With so many new members of the GG community, I thought it was a good time to revisit Vinegar Friday once again -- this time, with an overview of the whys of vinegar. Enjoy!
For quite a few months now, I've spent my Fridays with you extolling the virtues of vinegar. Today I thought I'd explain why vinegar is a better choice when it comes to cleaning by exposing the dangers of common household chemicals. After reading this, you may be even more motivated to go back and read earlier Vinegar Fridays' posts to see how vinegar can be used to clean and disinfect your home, car, laundry, etc.
Cleaning solutions for glass and floors, as well as furniture polishes often contain ammonia.
Why is that a problem? Because ammonia can cause eye, nose and lung irritation, as well as causing skin rashes. Ideally, you should wear gloves, goggles and a mask before using ammonia.
Toilet bowl cleaners, disinfectants and, of course, laundry bleaches can contain bleach.
What is that a problem? Because bleach can cause skin irritations, as well as asthma attacks in asthmatics. Plus when it is combined with ammonia, the result is a toxic gas. So let's pretend you're cleaning your mirrors in the bathroom as you soak the dirt out of your toilet with a commercial bleach-based toilet cleaner. Next thing you know, someone in the house is calling 911. Should have used vinegar, I guess!
Next, let's move on to formaldehyde. What? Isn't that the stuff used to preserve the frogs we used to dissect in biology class? One and the same. So what's it doing in cleaning products?! Good question. It's also found in pressed wood (common in furniture, kitchen cabinets and paneling) and carpeting and it can make you sick! If you read the labels, you'll find formaldehyde lurking in disinfectants, furniture polishes and detergents. Yuck.

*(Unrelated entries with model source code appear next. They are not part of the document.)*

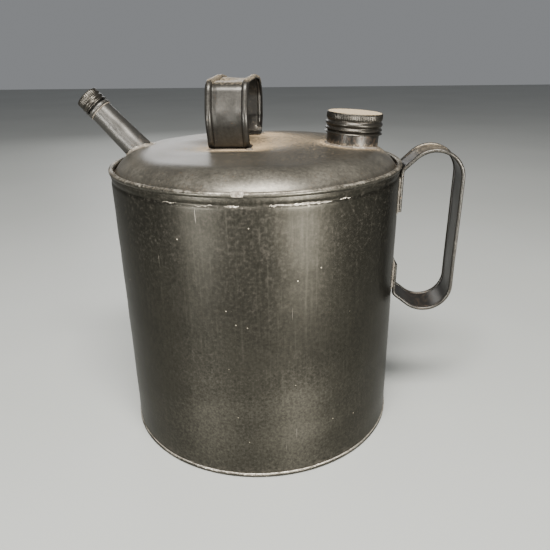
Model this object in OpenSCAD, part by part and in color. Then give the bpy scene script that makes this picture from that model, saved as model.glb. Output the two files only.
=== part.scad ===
// Gallon can for petrol: a soldered sheet-metal drum with a domed top, a slanted
// spout, a screw-capped filler neck, a strap handle on the side and one on the top.
// Millimetres. The can stands on z = 0 and its axis is the Z axis. The side handle
// points to +X, the spout to -X.

/* [Body] */
// Outside radius of the body wall
body_r = 85; // [80:0.5:90]
// Height of the rim wire's centre above the floor
rim_z = 164.1; // [150:0.1:180]
// Thickness of the body, dome and base sheet
sheet = 0.5; // [0.4:0.05:0.6]
// Radius of the wire rolled into the rim
rim_wire_r = 1; // [0.8:0.05:1.2]
// Height of the crease in the wall that the dome rests on
crease_z = 159; // [145:0.1:175]
// Depth of that crease
crease_depth = 1; // [0.8:0.05:1.2]
// Direction of the wall's side seam, seen from above
seam_azimuth = -82; // [-100:1:-60]
// Width of the folded side seam
seam_w = 6; // [4:0.5:8]
// Height of the base plate's turned-up edge
base_lip_h = 2; // [1.5:0.1:4]

/* [Dome] */
// Height of the dome's crown above the floor
crown_z = 176.8; // [172:0.1:190]
// Radius of the nearly flat crown
crown_r = 750; // [600:10:900]
// Radius of the rounded shoulder
shoulder_r = 21.5; // [19:0.5:24]

/* [Side handle] */
// Distance of the grip from the can's axis
grip_x = 119.7; // [112:0.1:130]
// Radius of the two large bends
grip_bend_r = 16; // [12:0.5:17]
// Height at which the strap leaves the wall at the top
strap_top_z = 161; // [155:0.5:162]
// Climb of the strap where it leaves the wall at the top
strap_top_angle = 45; // [40:1:50]
// Height at which the strap comes back to the wall at the bottom
strap_low_z = 84.7; // [70:0.1:90]
// Climb of the strap where it comes back to the wall at the bottom
strap_low_angle = 38; // [32:1:42]
// Distance between the middles of the strap's wired edges
strap_w = 22.6; // [18:0.1:26]
// Thickness of the strap's sheet
strap_t = 0.5; // [0.4:0.05:0.6]
// Radius of the strap's wired edges
strap_edge_r = 1.1; // [1:0.05:1.2]
// Height of the upper soldered tab's lower end
upper_tab_z = 137; // [125:0.5:145]
// Height of the lower soldered tab's upper end
lower_tab_z = 104; // [96:0.5:112]

/* [Top handle] */
// Position of the top handle across the can
top_handle_x = -12.5; // [-16:0.5:-8]
// Width of the band
band_w = 24; // [22:0.5:28]
// Thickness of the band's sheet
band_t = 0.7; // [0.6:0.05:0.8]
// Width of the rib pressed along each edge of the band
band_rib_w = 3.9; // [3:0.1:4.2]
// Height of that rib above the band
band_rib_h = 1.6; // [1:0.1:1.8]

/* [Filler] */
// Distance of the filler neck from the can's axis, at the dome
filler_x = 56.6; // [52:0.1:60]
// Lean of the filler neck away from the can's axis
filler_tilt = 4; // [2:0.5:5]
// Inside radius of the filler neck
filler_bore_r = 14.2; // [13.5:0.1:14.5]
// Height of the neck's mouth above the dome, along its axis
filler_h = 15.6; // [14:0.1:18]
// Height of the filler cap
filler_cap_h = 11.5; // [11:0.1:12.5]

/* [Spout] */
// Distance from the can's axis to where the spout's axis meets the dome
spout_x = 72.8; // [70:0.1:74]
// Lean of the spout away from the can's axis
spout_tilt = 42.9; // [38:0.1:46]
// Outside radius of the spout tube at the dome
spout_root_r = 7.95; // [7.5:0.05:8.3]
// Outside radius of the spout tube at its tip
spout_tip_r = 6.85; // [6.7:0.05:7]
// Length of the spout tube above the dome, along its axis
spout_len = 31.4; // [28:0.1:45]
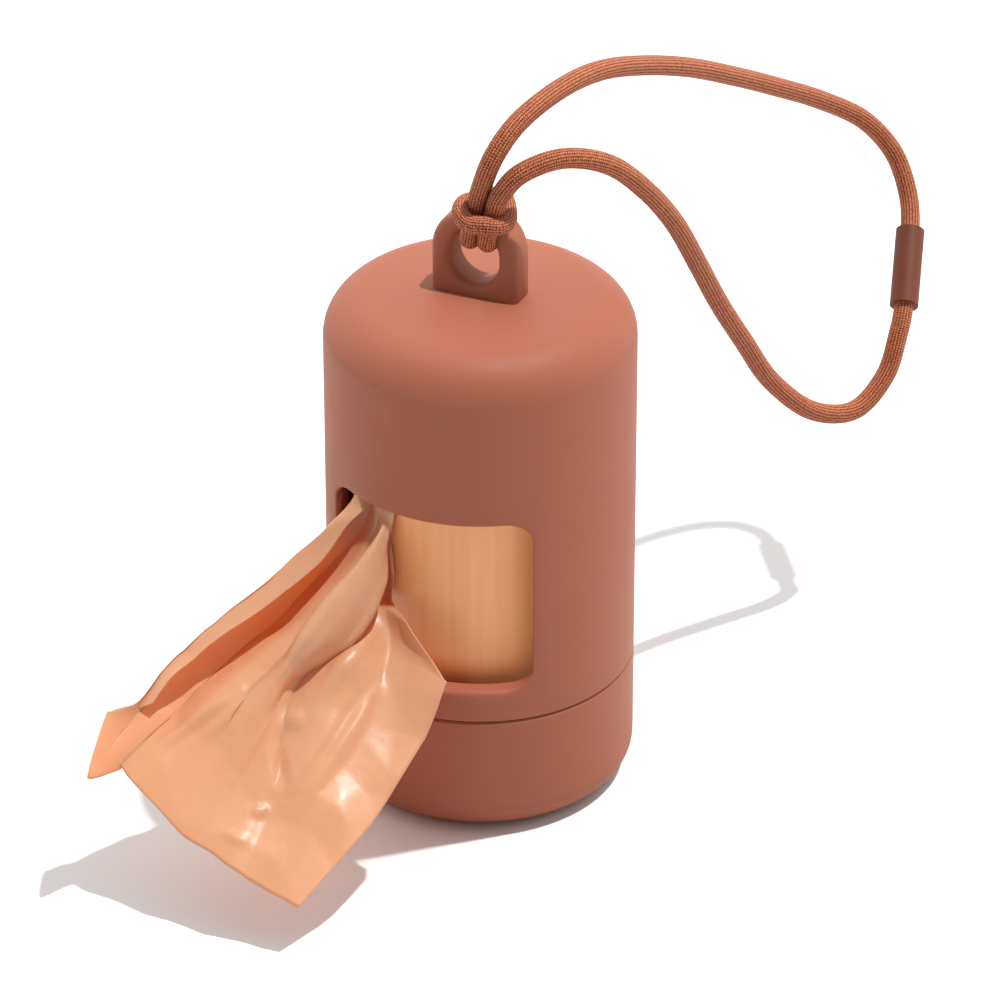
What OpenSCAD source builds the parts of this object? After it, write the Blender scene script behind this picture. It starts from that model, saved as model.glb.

What is the problem? Well, formaldehyde may cause headaches...in my case, horrific headaches! It also causes nasal stuffiness, itchy eyes and nausea. Because I suffer from chemical sensitivities, it also triggers my Epstein Barr Virus Syndrome (EBVS) and fibromyalgia.
Glycols. These are commonly found in degreasers, dry-cleaning chemicals and floor cleaners.
What is the problem? Unless skin, eye, nose and throat irritation bother you, no problem at all!
Battling with some nasty soap scum on your tub and tiles? Just grab a cleaner with lye. It'll do the job. So....
What is the problem? Maybe there isn't one...unless you splash some in your eyes, which very well might result in blindness. Plus, the combination of lye and acid can create hazardous vapors.
A fresh smelling home is important to most of us. But if you have pets or athletic teens, this is not always the case. So you stock up on air and carpet fresheners. But make sure you read the labels first and avoid anything with napthalene.
What is the problem? While your goal is to make it easier for everyone to breathe in your home, napthalene actually makes it dangerous to do so! Headaches, nausea and confusion are just some of the side effects.
Finally, take a look at your oven cleaner and any pesticides you have. If petroleum distillates are listed among the ingredients, look out.
What is the problem? Petroleum distillates can irritate the skin. The problem can be avoided with proper precautions, of course. Wearing gloves is a must!
That's all I have for you today...now I must head downstairs and check out my dishwasher. I ran a cup of distilled white vinegar through a quick wash to see if it would help my problem -- I emptied it earlier and the filmy deposits on my glasses were nasty. I thought a dishwasher cleaning was in order.
Then I'm going down to the basement to get my wash out of the washer (where I used a distilled white vinegar rinse) and get it out on the line. Can't wait to smell the freshness of it later when I take it down. There's nothing like sun and fresh air to dry your laundry -- the smell is divine, stains are bleached out and the electric bill is just a bit lower.